Meu pai me levou para ver um jogo do Santa Cruz do
Recife contra o Santos do Rei Pelé na inauguração da iluminação do estádio do
Arruda. Isso há alguns séculos. Foi a primeira vez que entrei em um campo de
futebol daquele tamanho. Fiquei deslumbrado, claro. A ideia do velho era me
familiarizar com seu Santinha do coração, me converter à sua religião tricolor,
eu na idade de formação, oito ou dez anos. Inácio França garante
que torcer pelo time do pai é uma forma de manter contato com o velho mesmo
depois de adulto, refazer a conexão depois que o pai vai dessa para melhor ou
reforçar um vínculo imaginário, tipo assim: “gostaria de ter vivido isso com
meu pai”. No meu caso, a estratégia do meu pai não deu certo.
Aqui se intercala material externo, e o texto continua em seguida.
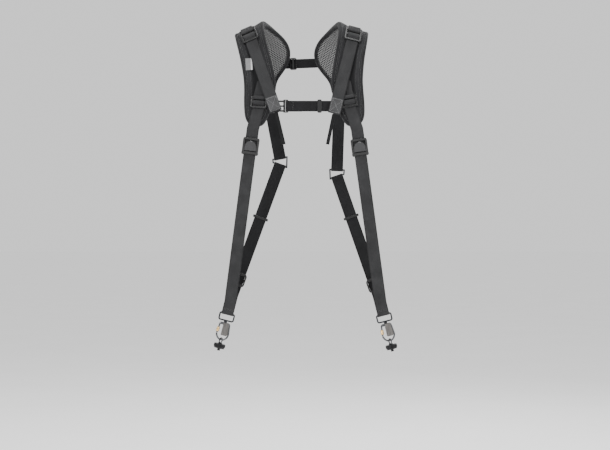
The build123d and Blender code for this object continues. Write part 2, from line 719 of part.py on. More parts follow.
    disc_bottom = disc_top - disc_height
    with BuildPart() as screw:
        with BuildSketch(upright(top_plane, disc_bottom)):
            Circle(disc_radius)
        extrude(amount=disc_height)
        rims = faces().filter_by(Axis(top_plane.origin, top_plane.y_dir))
        fillet(rims.edges(), 1.2)
        with BuildSketch(upright(top_plane, disc_top - 4.9)):
            Circle(2.5 + running_gap)
        extrude(amount=6, mode=Mode.SUBTRACT)
        for low, high, radius in (
            (disc_bottom - washer_height, disc_bottom + 0.5, shank_radius),
            (disc_bottom - washer_height - stud_length, disc_bottom - washer_height, stud_radius),
        ):
            with BuildSketch(upright(top_plane, low)):
                Circle(radius)
            extrude(amount=high - low)
    finish(screw, f"camera_screw_{side}")

    with BuildPart() as washer:
        with BuildSketch(upright(top_plane, disc_bottom - washer_height)):
            Circle(disc_radius - 1)
            Circle(shank_radius + 0.1, mode=Mode.SUBTRACT)
        extrude(amount=washer_height - 0.02)
    finish(washer, f"screw_washer_{side}")

# ---------------------------------------------------------------- sternum strap

sternum_z = -159.5
sternum_lift = 3.1
sternum_y = min(
    on_pad("left", -58, sternum_z, sternum_lift)[1], on_pad("right", 62, sternum_z, sternum_lift)[1]
)
socket_span = (-66, -50)
plug_span = (-41, -30.5)
plug_reach = -57.5
buckle_height = 27
sternum_right_end = 66.5
sternum_keeper_x = 34

chest = Plane(origin=(0, sternum_y, sternum_z), x_dir=(1, 0, 0), z_dir=(0, -1, 0))


def chest_box(x_span, z_span, depth, mode=Mode.ADD, radius=0.0):
    """A block on the chest plane, depth thick about it."""
    with BuildSketch(chest.offset(-depth / 2)) as outline:
        with Locations(((x_span[0] + x_span[1]) / 2, (z_span[0] + z_span[1]) / 2)):
            if radius:
                RectangleRounded(x_span[1] - x_span[0], z_span[1] - z_span[0], radius)
            else:
                Rectangle(x_span[1] - x_span[0], z_span[1] - z_span[0])
    extrude(outline.sketch, amount=depth, mode=mode)


half = buckle_height / 2
with BuildPart() as sternum_socket:
    chest_box(socket_span, (-half, half), 6.4, radius=2.5)
    flat = faces().filter_by(Axis.Y)
    fillet(flat.edges(), 1.2)
    chest_box((socket_span[0] + 3.4, socket_span[0] + 6.8), (-11.6, 11.6), 10, Mode.SUBTRACT)
    chest_box((plug_reach - 0.6, socket_span[1] + 1), (-11.9, 11.9), 3.8, Mode.SUBTRACT)
    chest_box((socket_span[0] - 1, socket_span[0] + 6.8), (-11.6, 11.6), 7, Mode.SUBTRACT)
    chest_box((socket_span[0], socket_span[0] + 3.0), (-12.5, 12.5), 3.0)
finish(sternum_socket, "sternum_socket")

with BuildPart() as sternum_plug:
    chest_box(plug_span, (-half, half), 5.2, radius=2.2)
    flat = faces().filter_by(Axis.Y)
    fillet(flat.edges(), 1.0)
    chest_box((plug_span[0] + 4.2, plug_span[1] - 3.0), (-11.6, 11.6), 10, Mode.SUBTRACT)
    for low in (-11.6, 8.2):
        chest_box((plug_reach, plug_span[0] + 1), (low, low + 3.4), 3.2)
    chest_box((plug_reach + 1.5, plug_span[0] + 1), (-1.6, 1.6), 2.6)
finish(sternum_plug, "sternum_plug")

# The left strap is a short loop round the socket's bar, sewn behind the stitched end.
socket_bar = Plane(
    origin=chest.from_local_coords((socket_span[0] + 1.5, 0, 0)), x_dir=(0, 0, 1), z_dir=(0, -1, 0)
)
left_loop = half_turn(socket_bar, 2.95, 0.4)
left_loop.append(tuple(socket_bar.from_local_coords((0, 9, 2.8))))
sternum_strap_left = webbing(left_loop, (0, 0, 1), sternum_strap_width)
finish(sternum_strap_left, "sternum_strap_left")

# The right strap folds round the plug's outer bar and runs straight across the chest.
plug_bar = Plane(
    origin=chest.from_local_coords((plug_span[1] - 1.5, 0, 0)), x_dir=(0, 0, 1), z_dir=(0, -1, 0)
)
plug_fold = [
    (-30, -3.9), (-2.5, -3.9), (1.2, -3.9), (3.2, -2.6), (3.5, 0), (3.2, 2.6), (1.2, 3.9), (-2.5, 3.9), (-15, 0.6),
]  # fmt: skip
right_loop = [tuple(plug_bar.from_local_coords((0, up, out))) for up, out in plug_fold]
right_loop.append(tuple(chest.from_local_coords((sternum_right_end, 0, 0.6))))
sternum_strap_right = webbing(right_loop, (0, 0, 1), sternum_strap_width)
finish(sternum_strap_right, "sternum_strap_right")

keeper_plane = Plane(origin=chest.from_local_coords((sternum_keeper_x, 0, 0.6)), x_dir=(0, 0, 1), z_dir=(0, -1, 0))
sternum_keeper = strap_keeper(keeper_plane, sternum_strap_width + 5.5, 9, sternum_strap_width)
finish(sternum_keeper, "sternum_keeper")

# ---------------------------------------------------------------- back strap and label

back_left = Vector(*on_pad("left", -45, -57.5, 3.4, front=False))
back_right = Vector(*on_pad("right", 40, -54.5, 3.4, front=False))
back_strap = webbing([tuple(back_left), tuple(back_right)], (0, 0, 1), back_strap_width)
finish(back_strap, "back_strap")

back_along = (back_right - back_left).normalized()
back_middle = back_left + (back_right - back_left) * ((-21.5 - back_left.X) / (back_right.X - back_left.X))
back_across = Vector(-back_along.Z, 0, back_along.X).normalized()
back_plane = Plane(origin=back_middle, x_dir=back_across, z_dir=back_across.cross(back_along))
back_adjuster = strap_slide(back_plane, back_strap_width + 6, 15, back_strap_width)
finish(back_adjuster, "back_adjuster")

label_plane = pad_plane("left", -112, -71, 0.15, -22)
with BuildPart() as label:
    with BuildSketch(label_plane):
        RectangleRounded(15, 25, 1)
    extrude(amount=0.7)
finish(label, "pad_label")
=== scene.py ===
import bpy
import bmesh
import math
import numpy as np
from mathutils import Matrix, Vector, noise


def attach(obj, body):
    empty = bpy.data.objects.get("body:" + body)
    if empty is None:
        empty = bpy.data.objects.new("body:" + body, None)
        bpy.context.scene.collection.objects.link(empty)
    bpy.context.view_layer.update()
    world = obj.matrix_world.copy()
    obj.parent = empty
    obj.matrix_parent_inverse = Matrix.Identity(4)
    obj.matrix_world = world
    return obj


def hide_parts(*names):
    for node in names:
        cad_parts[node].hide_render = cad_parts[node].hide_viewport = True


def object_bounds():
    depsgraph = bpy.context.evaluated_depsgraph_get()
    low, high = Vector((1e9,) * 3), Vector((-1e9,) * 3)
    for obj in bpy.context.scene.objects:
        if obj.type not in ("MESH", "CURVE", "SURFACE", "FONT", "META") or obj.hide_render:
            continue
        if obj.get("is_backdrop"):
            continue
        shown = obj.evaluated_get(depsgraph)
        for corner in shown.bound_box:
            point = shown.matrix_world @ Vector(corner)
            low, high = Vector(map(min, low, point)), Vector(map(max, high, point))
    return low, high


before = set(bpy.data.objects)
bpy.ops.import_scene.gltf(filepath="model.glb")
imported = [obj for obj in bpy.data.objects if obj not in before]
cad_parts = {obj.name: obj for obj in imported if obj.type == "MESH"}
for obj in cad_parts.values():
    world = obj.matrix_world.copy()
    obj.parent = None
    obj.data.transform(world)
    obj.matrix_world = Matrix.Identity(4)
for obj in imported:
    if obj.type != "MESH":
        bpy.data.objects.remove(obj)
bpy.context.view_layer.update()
MM = 0.001
SIDES = ("left", "right")

# ---------------------------------------------------------------- the harness's own measurements, in mm

CREST_SLOPE, LEAN = 23.2, 2.2
PAD_MIDDLE = (95, -90)
CREST_APEX, CREST_OUTER = (79, 26), (140, 0)
PAD_RADIUS = 53.5
SPLAY = {True: 8, False: 11}
FRONT_EDGES = [
    CREST_OUTER, (132, -42), (124.5, -93), (123.5, -116), (125.5, -153), (124.5, -182), (116, -197),
    (92, -201.5), (81, -191), (69, -164), (59.5, -135), (58, -112), (59, -92), CREST_APEX,
]
REAR_EDGES = [
    CREST_OUTER, (133, -38), (122, -74), (105, -108), (95, -130), (62, -126), (59, -96), (41, -74),
    (29, -56), (25, -36), (29, -18), (41, -1), (59, 15), CREST_APEX,
]
SIGN = {"left": -1, "right": 1}
CREST = {"left": CREST_SLOPE + LEAN, "right": LEAN - CREST_SLOPE}
UPPER_BUCKLE = {"left": (-112, -11, -3), "right": (104, -10, 9)}
LOWER_BUCKLE = {"left": (-91, -152, -30), "right": (95, -150, 31)}
LOWER_APEX = {"left": (-93, -107), "right": (97, -106)}
BOX_END = {"left": (-61.5, -155), "right": (67.5, -159)}
DIAGONAL = {"left": 19.7, "right": -13}
CAMERA_BEND = {"left": (-103.5, -206), "right": (111.5, -207)}
CAM_LOCK_Z = {"left": -241, "right": -243}
RING_AT = {"left": (-160, -592), "right": (170, -594)}
RING_TILT = {"left": -14, "right": 14}
LINK_AT = {"left": (-50, -276), "right": (73, -301)}
LINK_Y, LINK_SPREAD = 52, 15
REAR_TOP = {"left": (-74, -112), "right": (78.5, -112)}
TETHER_END = {"left": (-40, -236), "right": (51, -236)}
UPPER_BARS = [(-17, -12.5), (-4, 0.5), (9, 18)]
LOWER_BARS = [(-12, -8.2), (-1.8, 1.8), (8.4, 12)]
WIDTH, THICK = 25.4, 1.6


def rad(angle):
    return math.radians(angle)


class Plane:
    def __init__(self, origin, x, z):
        self.o = Vector(origin)
        self.x = Vector(x).normalized()
        self.z = Vector(z).normalized()
        self.y = self.z.cross(self.x)

    def at(self, x, y, z=0.0):
        return self.o + self.x * x + self.y * y + self.z * z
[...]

Encantado com o
time mágico de Pelé, Pepe e companhia, passei a ser santista. No Recife, eu
sempre fui torcedor do Náutico, primeira paixão futebolística.
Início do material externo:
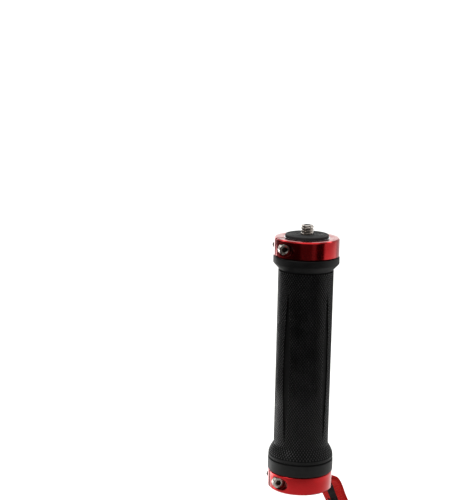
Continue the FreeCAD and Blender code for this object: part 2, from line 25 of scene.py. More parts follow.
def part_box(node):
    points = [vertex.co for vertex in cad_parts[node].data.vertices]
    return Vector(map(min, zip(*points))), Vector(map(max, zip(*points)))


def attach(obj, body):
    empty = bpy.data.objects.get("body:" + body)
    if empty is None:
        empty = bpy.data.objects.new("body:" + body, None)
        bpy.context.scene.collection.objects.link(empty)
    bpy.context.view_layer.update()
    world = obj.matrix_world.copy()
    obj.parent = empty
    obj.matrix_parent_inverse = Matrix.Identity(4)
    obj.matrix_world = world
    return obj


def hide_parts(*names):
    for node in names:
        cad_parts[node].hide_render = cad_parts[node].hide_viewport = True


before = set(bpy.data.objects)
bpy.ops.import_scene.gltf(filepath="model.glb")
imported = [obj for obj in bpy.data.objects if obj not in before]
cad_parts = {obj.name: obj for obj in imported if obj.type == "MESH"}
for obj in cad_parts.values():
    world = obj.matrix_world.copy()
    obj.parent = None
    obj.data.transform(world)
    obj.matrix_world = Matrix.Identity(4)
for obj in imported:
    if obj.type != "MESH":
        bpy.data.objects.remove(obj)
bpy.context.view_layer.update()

LOG = logging.getLogger("hand_grip")
MM = 0.001
PHOTO_WIDTH = 455
PHOTO_HEIGHT = 500
MERGE_DISTANCE = 1e-6
CLOSE_MM = 0.01
SHARP_DEGREES = 35.0
FLAT_DEGREES = 0.5

# Corners of a section: radius and height, or across and through, in millimetres
Outline = list[tuple[float, float]]


# Colour and nodes


def linear(hex_colour: str) -> tuple[float, float, float, float]:
    """Turn an sRGB hex colour to the linear one that shaders take.

    Args:
        hex_colour: six digits, with or without a leading number sign.

    Returns:
        Linear red, green and blue, and an alpha of one.
    """
    digits = hex_colour.lstrip("#")
    shares = [int(digits[start:start + 2], 16) / 255 for start in (0, 2, 4)]
    lit = [s / 12.92 if s <= 0.04045 else ((s + 0.055) / 1.055) ** 2.4 for s in shares]
    return (*lit, 1.0)


def add_node(tree: NodeTree, kind: str, inputs: dict | None = None, **settings: object) -> Node:
    """Add one node with its settings and links.

    Args:
        tree: the node tree that gets it.
        kind: the node's type, without the leading ShaderNode.
        inputs: what each input gets, by name or number: a value, an output socket, or a node,
            which stands for its first output.
        settings: the node's own properties.

    Returns:
        The new node.
    """
    made = tree.nodes.new("ShaderNode" + kind)
    for name, value in settings.items():
        setattr(made, name, value)
    for name, value in (inputs or {}).items():
        if isinstance(value, Node):
            value = value.outputs[0]
        if isinstance(value, NodeSocket):
            tree.links.new(value, made.inputs[name])
        else:
            made.inputs[name].default_value = value
    return made


def new_material(name: str) -> Material:
    """Start a material with an empty node tree.

    Args:
        name: the material's name.

    Returns:
        The material.
    """
    material = bpy.data.materials.new(name)
    material.use_nodes = True
    material.node_tree.nodes.clear()
    return material


def shaded(material: Material, inputs: dict) -> Material:
    """End a material with its Principled shader.

    Args:
        material: the material, whose tree has the nodes that drive the shader.
        inputs: what the shader's inputs get, as add_node takes them.

    Returns:
        The same material.
    """
    shader = add_node(material.node_tree, "BsdfPrincipled", inputs)
    add_node(material.node_tree, "OutputMaterial", {"Surface": shader})
    return material


# Finishes


@dataclass(frozen=True)
class Finish:
    """Surface of two mixed tones, with a fine relief and an uneven gloss."""

    name: str
    dark: str
    light: str
    roughness: float
    spread: ClassVar[tuple[float, float]]

    def textures(self, tree: NodeTree, place: NodeSocket) -> tuple[Node, Node, Node, float, dict]:
        """Give the light tone's share, the gloss, the relief, its depth and the other inputs."""
        raise NotImplementedError

    def material(self) -> Material:
        """Build the node material.

        Returns:
            The material.
        """
        material = new_material(self.name)
        tree = material.node_tree
        place = add_node(tree, "TexCoord").outputs["Object"]
        share, gloss, relief, depth, others = self.textures(tree, place)
        tones = {6: linear(self.dark), 7: linear(self.light)}
        tone = add_node(tree, "Mix", {0: share, **tones}, data_type="RGBA")
        less, more = self.spread
        ends = {"To Min": self.roughness - less, "To Max": self.roughness + more}
        rough = add_node(tree, "MapRange", {"Value": gloss, "From Min": 0.3, "From Max": 0.7, **ends})
        bump = add_node(tree, "Bump", {"Height": relief, "Distance": depth * MM, "Strength": 1.0})
        driven = {"Base Color": tone.outputs[2], "Roughness": rough, "Normal": bump}
        return shaded(material, {**driven, **others})


@dataclass(frozen=True)
class LatheMetal(Finish):
    """Metal turned on a lathe: the tool leaves fine rings, which draw highlights out across them."""

    coat: float = 0.0
    feed_mm: float = 0.35
    groove_mm: float = 0.004
    cloud_mm: float = 4.545
    spread: ClassVar[tuple[float, float]] = (0.05, 0.07)

    def textures(self, tree: NodeTree, place: NodeSocket) -> tuple[Node, Node, Node, float, dict]:
        """Add rings round the Z axis, and clouds.

        Args:
            tree: the material's node tree.
            place: the point in the object.

        Returns:
            What Finish says.
        """
        axes = add_node(tree, "SeparateXYZ", {0: place})
        flat = add_node(tree, "CombineXYZ", {0: axes.outputs[0], 1: axes.outputs[1]})
        radius = add_node(tree, "VectorMath", {0: flat}, operation="LENGTH")
        rings = add_node(tree, "CombineXYZ", {0: radius.outputs["Value"], 1: axes.outputs[2]})
        # Real feed is near 0.1 mm a turn, drawn coarser so that it shows at all
        cut = {"Vector": rings, "Scale": 1 / (self.feed_mm * MM), "Detail": 2.0}
        lines = add_node(tree, "TexNoise", cut, noise_dimensions="2D")
        coarse = {"Scale": 1 / (self.cloud_mm * MM), "Detail": 3.0}
        cloud = add_node(tree, "TexNoise", {"Vector": place, **coarse})
        others = {"Metallic": 1.0, "Coat Weight": self.coat, "Coat Roughness": 0.12}
        return cloud, lines, lines, self.groove_mm, others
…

O veterano torcedor da “Cobra Coral” sempre lembra de sua missão falha para me transformar
em mais um desses fanáticos adoradores de cobra. Esse time de Pernambuco é
realmente um caso à parte. “O Santa Cruz é essa magia inexplicável. É a diversidade
mais nua e crua, junta num mesmo corpo e numa mesma alma”, afirma poeticamente
um tal Gerrá da Zabumba.
Meu
velho pai está quase cego. Nunca mais viu seu santinha jogar, ouve pelo rádio
as partidas medíocres da terceira divisão onde o Santa se arrastava até o ano
passado. O glaucoma atingiu os dois olhos, ele
quase não sabe quando é dia ou noite. O antigo ativo jornalista e escritor dita
suas matérias, já não datilografa com dois dedos na sua abandonada Remington,
não lê seus livros de Direito, não tem mais nenhuma atividade. Só tomar seus
remédios, conversar esporadicamente com alguém que se disponha a ouvir suas
antigas histórias e escutar no rádio as resenhas esportivas das emissoras
falando principalmente do seu Santa Cruz. Ele tem medo de operar os olhos. “O
risco é raro, vale a pena operar”, digo pra ele.
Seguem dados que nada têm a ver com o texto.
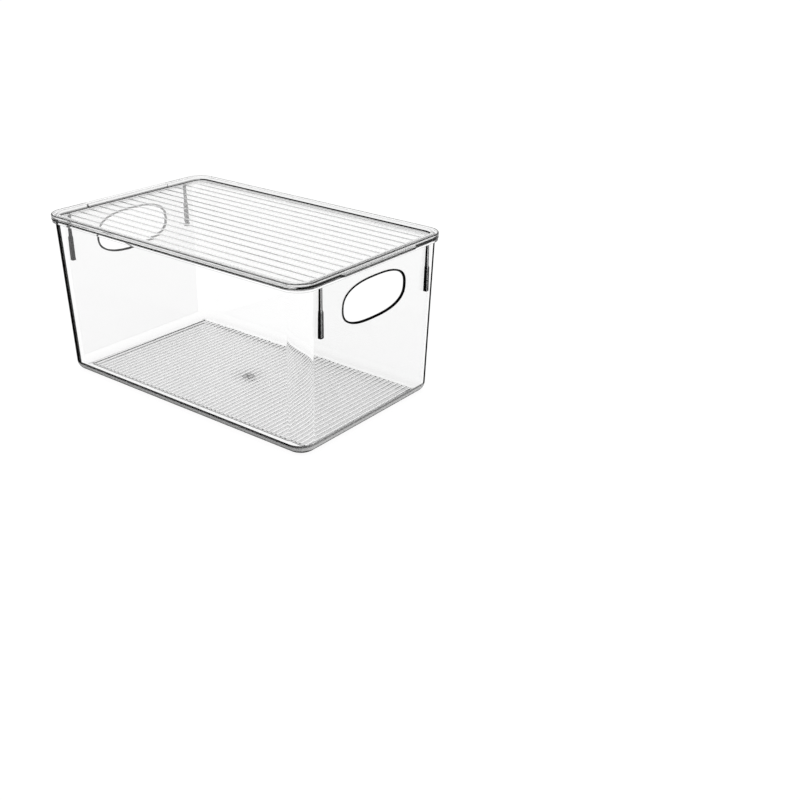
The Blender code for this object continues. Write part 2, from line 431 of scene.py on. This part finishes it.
def add_inside(bm, wall_high):
    """The inner walls down to the floor. Returns the outlines, from the top one down."""
    points = foot_arc(WALL, BASE_RADIUS - WALL, 10)
    foot_e, foot_z = points[-1]
    points.append((foot_e - DRAFT * (FOOT_LINE[1] - foot_z), FOOT_LINE[1]))
    rings = [base_outline(bm, e, z) for e, z in reversed(points)]
    bridge(bm, wall_high, rings[0], (PLUS_X_SEGMENT, MINUS_X_SEGMENT))
    bridge_all(bm, rings)
    return rings


def hole_loop(bm, side, grow, depth, steps=72):
    """A full oval on the end wall, at a depth below its outer face."""
    verts = []
    for i in range(steps):
        a = 2 * math.pi * i / steps
        c, s = math.cos(a), math.sin(a)
        y = (HOLE_A + grow) * math.copysign(abs(c) ** (2 / HOLE_POWER), c)
        z = HOLE_Z + (HOLE_B + grow) * math.copysign(abs(s) ** (2 / HOLE_POWER), s)
        verts.append(bm.verts.new((side * (wall_x(z) - depth), y, z)))
    return verts


def add_hand_hole(bm, side, segment, walls):
    """A hand hole with rounded edges, and the faces of the end wall round it.

    walls holds the low and high outline of the outer wall, and then of the inner one.
    """
    rounding = [(HOLE_ROUND * (1 - s), HOLE_ROUND * c) for s, c in quarter_turn()]
    collar = HOLE_ROUND + HOLE_COLLAR
    profile = [(collar, 0.0)] + rounding
    profile += [(grow, WALL - depth) for grow, depth in reversed(profile)]
    loops = [hole_loop(bm, side, grow, depth) for grow, depth in profile]
    bridge_all(bm, loops)
    for (low, high), hole in zip(walls, (loops[0], loops[-1])):
        after = (segment + 1) % len(low)
        fill(bm, [[low[segment], low[after], high[after], high[segment]], hole])


def add_floor(bm, floor_edge):
    """The floor's raised field with its fine ribs."""
    field = [ring(bm, FLOOR_FIELD_X + grow, FLOOR_FIELD_Y + grow, FLOOR_FIELD_RADIUS, WALL + up)
             for grow, up in FLOOR_STEP]
    fill(bm, [floor_edge, field[0]])
    bridge_all(bm, field)
    feet = ribs(bm, FLOOR_RIBS, FLOOR_PITCH, FLOOR_FIELD_Y - FLOOR_RIB_MARGIN, FLOOR_FIELD_TOP, "Y",
                FLOOR_RIB)
    fill(bm, [field[-1]] + feet)


def add_underside(bm, under):
    """The underside with the gate mark."""
    gate = [circle(bm, radius, z) for radius, z in GATE_PROFILE]
    fill(bm, [under, gate[0]])
    bridge_all(bm, gate)
    bm.faces.new(gate[-1])


def bin_mesh():
    """The bin without its nesting stops."""
    bm = bmesh.new()
    wall_top = FLANGE_BOTTOM - NECK_ROUND
    under, outer_low, outer_high = add_outside(bm, wall_top)
    inner_high = add_flange(bm, outer_high, wall_top)
    inside = add_inside(bm, inner_high)
    walls = ((outer_low, outer_high), (inside[0], inner_high))
    add_hand_hole(bm, 1, PLUS_X_SEGMENT, walls)
    add_hand_hole(bm, -1, MINUS_X_SEGMENT, walls)
    add_floor(bm, inside[-1])
    add_underside(bm, under)
    return bm


def stop_block(side_x, side_y):
    """One nesting stop: a fin with an upright outer face, thinner in its upper half."""
    bm = bmesh.new()
    outer = FLANGE_X - STOP_INSET
    top = RIM_TOP - FLANGE_THICKNESS / 2
    thin = STOP_WIDTH - STOP_THINNER
    levels = ((STOP_BOTTOM, STOP_WIDTH, 0.0), (STOP_STEP, STOP_WIDTH, 0.0),
              (STOP_STEP + STOP_STEP_HEIGHT, thin, STOP_SET_BACK), (top, thin, STOP_SET_BACK))
    rows = []
    for z, width, back in levels:
        root = wall_x(z) - WALL / 2
        section = ((root, -1), (outer - back, -1), (outer - back, 1), (root, 1))
        rows.append([bm.verts.new((side_x * x, side_y * STOP_Y + y * width / 2, z)) for x, y in section])
    bridge_all(bm, rows)
    bm.faces.new(rows[0])
    bm.faces.new(rows[-1])
    bmesh.ops.recalc_face_normals(bm, faces=bm.faces)
    outer_edges = [e for e in bm.edges
                   if all(abs(v.co.x) > wall_x(v.co.z) - WALL / 2 + 0.2 for v in e.verts)]
    bmesh.ops.bevel(bm, geom=outer_edges, offset=STOP_ROUND, offset_type="OFFSET", segments=2,
                    profile=0.5, affect="EDGES")
    return bm


# ---------------------------------------------------------------- bin: where painted shade darkens it

def on_flat_wall(normal):
    """True where a face is part of a flat wall, seen from outside or inside."""
    return abs(max(abs(normal.x), abs(normal.y)) - math.cos(math.atan(DRAFT))) < 2e-4


def in_hole(centre):
    """True on the cut edge of a hand hole and on the narrow ring round it."""
    grow = HOLE_ROUND + HOLE_COLLAR
    y, z = abs(centre.y) / (HOLE_A + grow), abs(centre.z - HOLE_Z) / (HOLE_B + grow)
    return y ** HOLE_POWER + z ** HOLE_POWER < 1.0 and abs(centre.x) > BASE_X - WALL


def on_stop(centre):
    """True on a nesting stop."""
    return (abs(abs(centre.y) - STOP_Y) < STOP_WIDTH / 2 + 0.1 and centre.z < FLANGE_BOTTOM
            and abs(centre.x) > wall_x(centre.z) + 0.02)


def in_gate(centre):
    """True on the small recess that the moulding gate leaves under the floor."""
    return centre.z < 0.7 and math.hypot(centre.x, centre.y) < GATE_PROFILE[0][0] + 0.1


def wall_depth(centre):
    """How deep a point lies below the outer face of the walls."""
    return inset(centre.x, centre.y, wall_x(centre.z), wall_y(centre.z), WALL_RADIUS)


def on_upright_corner(centre, normal):
    """True on the rounded uprights, outside and inside."""
    return (UPRIGHT_SPAN[0] < centre.z < UPRIGHT_SPAN[1]
            and not (on_flat_wall(normal) or on_stop(centre) or in_hole(centre)))


def bin_edge(centre, normal):
    """How much painted shade a face gets where it is seen at a slant from the air side: the upright
    corners, more at the far end.
    """
    if on_upright_corner(centre, normal) and wall_depth(centre) < WALL / 2:
        return UPRIGHT_DARK["far" if centre.x < 0 else "near"]
    return 0.0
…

-- E além do mais, a Copa do mundo vem aí. Como é que o
senhor vai ver a seleção? – argumento.
E ele, pra desconversar:
--- Eu não quero saber de seleção. Se fosse meu Santa Cruz,
ainda valia um sacrifício.
Para centro-avante do time de Luiz Felipe Scolari, pai
defende o nome de um tal de “Caça rato”, rapaz que vivia de lavar carros na Rua
das Moças, perto do campo do tricolor recifense, e por acaso, um certo dia
treinou com a equipe para completar um coletivo. Hoje, é ídolo no Santa Cruz.
Coisas que só acontecem com esse time, chegado a um realismo fantástico.